What the task requires:
From the first line of the data through the line containing "inwards by inset.", return each line exactly.

Begin

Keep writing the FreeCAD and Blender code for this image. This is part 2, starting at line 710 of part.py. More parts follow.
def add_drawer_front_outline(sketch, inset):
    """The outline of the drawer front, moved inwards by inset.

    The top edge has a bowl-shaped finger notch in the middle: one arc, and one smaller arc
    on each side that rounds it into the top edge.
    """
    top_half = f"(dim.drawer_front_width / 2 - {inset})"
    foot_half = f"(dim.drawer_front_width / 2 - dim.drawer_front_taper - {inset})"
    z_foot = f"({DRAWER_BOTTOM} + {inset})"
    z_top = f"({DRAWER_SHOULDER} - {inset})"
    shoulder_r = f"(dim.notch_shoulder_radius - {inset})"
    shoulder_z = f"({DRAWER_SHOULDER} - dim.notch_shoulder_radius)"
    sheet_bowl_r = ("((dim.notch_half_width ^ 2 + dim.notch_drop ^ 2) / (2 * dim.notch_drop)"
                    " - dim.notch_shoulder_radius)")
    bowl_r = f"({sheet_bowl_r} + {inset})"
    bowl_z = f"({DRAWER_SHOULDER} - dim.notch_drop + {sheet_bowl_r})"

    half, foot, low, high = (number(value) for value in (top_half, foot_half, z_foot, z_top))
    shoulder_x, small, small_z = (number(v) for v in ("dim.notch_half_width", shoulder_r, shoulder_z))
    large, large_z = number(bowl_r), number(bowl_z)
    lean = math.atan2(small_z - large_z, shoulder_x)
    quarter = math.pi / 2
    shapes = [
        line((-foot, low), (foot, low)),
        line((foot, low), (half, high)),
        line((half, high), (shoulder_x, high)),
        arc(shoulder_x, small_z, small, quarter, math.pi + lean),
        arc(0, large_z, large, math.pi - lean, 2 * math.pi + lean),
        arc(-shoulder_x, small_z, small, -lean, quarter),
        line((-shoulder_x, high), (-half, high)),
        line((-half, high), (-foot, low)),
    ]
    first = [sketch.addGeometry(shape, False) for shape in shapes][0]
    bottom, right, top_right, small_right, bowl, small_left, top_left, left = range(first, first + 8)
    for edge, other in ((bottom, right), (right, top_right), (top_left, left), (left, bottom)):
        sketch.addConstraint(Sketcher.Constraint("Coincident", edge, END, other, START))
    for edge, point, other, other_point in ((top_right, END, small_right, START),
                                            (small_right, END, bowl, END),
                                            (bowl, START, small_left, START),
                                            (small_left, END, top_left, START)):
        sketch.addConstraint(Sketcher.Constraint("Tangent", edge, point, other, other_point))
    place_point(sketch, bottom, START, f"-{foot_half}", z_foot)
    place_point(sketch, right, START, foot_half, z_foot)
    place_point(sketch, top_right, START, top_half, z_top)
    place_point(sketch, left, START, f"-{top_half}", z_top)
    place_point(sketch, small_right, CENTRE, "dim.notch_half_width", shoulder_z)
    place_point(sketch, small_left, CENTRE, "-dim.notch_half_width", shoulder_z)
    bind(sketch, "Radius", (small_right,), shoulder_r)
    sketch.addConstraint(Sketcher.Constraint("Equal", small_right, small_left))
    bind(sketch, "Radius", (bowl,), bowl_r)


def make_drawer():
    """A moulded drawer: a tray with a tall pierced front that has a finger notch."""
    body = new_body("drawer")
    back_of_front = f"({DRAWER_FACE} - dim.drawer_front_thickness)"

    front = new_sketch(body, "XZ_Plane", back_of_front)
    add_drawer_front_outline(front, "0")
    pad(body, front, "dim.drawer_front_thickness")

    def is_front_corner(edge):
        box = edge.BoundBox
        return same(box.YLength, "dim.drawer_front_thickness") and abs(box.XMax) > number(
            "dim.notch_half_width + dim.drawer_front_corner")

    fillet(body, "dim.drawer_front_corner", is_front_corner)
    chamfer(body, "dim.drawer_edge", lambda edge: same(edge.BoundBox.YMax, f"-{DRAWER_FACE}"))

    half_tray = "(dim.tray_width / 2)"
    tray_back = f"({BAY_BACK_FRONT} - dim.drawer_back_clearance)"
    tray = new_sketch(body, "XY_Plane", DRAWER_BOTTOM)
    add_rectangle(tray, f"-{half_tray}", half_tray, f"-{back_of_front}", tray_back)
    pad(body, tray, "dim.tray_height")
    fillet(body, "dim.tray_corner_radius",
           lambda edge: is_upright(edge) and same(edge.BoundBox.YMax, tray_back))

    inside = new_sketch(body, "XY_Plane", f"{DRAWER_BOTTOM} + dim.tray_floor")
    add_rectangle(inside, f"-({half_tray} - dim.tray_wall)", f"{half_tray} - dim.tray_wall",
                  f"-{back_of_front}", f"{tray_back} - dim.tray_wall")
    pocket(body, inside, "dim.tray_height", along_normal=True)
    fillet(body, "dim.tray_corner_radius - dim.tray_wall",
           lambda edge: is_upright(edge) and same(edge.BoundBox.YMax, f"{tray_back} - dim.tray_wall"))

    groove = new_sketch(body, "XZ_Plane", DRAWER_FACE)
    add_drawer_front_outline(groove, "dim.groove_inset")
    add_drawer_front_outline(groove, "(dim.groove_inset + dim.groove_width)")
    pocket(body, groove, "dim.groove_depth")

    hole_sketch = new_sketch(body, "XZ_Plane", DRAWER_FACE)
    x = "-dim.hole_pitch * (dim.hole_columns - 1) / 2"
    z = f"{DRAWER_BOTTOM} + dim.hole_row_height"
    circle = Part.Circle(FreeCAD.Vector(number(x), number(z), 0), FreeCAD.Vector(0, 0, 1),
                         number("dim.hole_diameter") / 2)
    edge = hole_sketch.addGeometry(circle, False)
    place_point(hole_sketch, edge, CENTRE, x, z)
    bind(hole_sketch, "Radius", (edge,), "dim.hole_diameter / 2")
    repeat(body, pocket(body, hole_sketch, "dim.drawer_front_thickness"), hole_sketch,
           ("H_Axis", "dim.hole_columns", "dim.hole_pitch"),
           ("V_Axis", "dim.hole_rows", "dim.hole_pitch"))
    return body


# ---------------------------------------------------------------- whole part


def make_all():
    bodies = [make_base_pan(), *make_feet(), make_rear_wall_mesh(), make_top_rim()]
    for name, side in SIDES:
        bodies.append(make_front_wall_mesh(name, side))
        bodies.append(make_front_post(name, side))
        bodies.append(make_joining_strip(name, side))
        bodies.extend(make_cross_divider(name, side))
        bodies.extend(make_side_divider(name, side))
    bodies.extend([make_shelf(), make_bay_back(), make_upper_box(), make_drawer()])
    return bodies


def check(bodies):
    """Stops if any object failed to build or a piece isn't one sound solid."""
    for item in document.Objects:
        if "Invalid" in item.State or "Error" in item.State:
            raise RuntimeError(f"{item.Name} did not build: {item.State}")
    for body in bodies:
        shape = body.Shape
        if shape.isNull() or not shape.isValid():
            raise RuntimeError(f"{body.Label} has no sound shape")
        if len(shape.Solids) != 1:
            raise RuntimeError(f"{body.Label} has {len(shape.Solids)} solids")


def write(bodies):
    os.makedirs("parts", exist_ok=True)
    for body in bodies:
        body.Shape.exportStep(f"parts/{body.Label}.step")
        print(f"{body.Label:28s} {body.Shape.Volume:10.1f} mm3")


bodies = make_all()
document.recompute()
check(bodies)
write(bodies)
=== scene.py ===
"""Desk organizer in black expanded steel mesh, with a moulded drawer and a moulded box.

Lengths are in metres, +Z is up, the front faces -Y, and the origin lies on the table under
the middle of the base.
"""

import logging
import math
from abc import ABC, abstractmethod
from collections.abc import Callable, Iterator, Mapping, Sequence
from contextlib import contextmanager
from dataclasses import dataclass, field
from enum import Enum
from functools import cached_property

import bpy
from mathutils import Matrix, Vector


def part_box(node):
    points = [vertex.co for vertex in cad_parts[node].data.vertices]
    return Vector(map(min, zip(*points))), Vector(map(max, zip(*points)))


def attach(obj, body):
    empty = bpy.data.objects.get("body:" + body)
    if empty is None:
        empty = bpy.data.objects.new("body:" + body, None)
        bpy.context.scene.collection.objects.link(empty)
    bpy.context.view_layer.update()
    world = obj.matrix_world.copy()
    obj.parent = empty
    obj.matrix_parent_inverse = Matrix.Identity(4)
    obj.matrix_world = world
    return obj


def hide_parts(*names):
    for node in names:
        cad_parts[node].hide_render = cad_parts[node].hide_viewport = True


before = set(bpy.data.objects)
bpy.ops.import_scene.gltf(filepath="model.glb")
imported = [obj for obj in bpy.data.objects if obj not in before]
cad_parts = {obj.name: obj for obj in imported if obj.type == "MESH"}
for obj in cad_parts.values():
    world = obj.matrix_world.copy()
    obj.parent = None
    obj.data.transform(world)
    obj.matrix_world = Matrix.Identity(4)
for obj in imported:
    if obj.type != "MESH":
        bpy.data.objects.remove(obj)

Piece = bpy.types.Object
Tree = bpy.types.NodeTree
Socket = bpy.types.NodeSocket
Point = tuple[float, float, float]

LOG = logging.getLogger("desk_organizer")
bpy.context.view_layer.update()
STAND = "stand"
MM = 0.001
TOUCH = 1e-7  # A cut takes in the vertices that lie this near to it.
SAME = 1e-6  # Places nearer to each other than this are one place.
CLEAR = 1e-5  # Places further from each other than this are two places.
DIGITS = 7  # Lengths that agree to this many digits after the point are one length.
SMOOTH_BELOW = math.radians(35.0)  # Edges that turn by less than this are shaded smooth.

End

Response:
Keep writing the FreeCAD and Blender code for this image. This is part 2, starting at line 710 of part.py. More parts follow.
def add_drawer_front_outline(sketch, inset):
    """The outline of the drawer front, moved inwards by inset.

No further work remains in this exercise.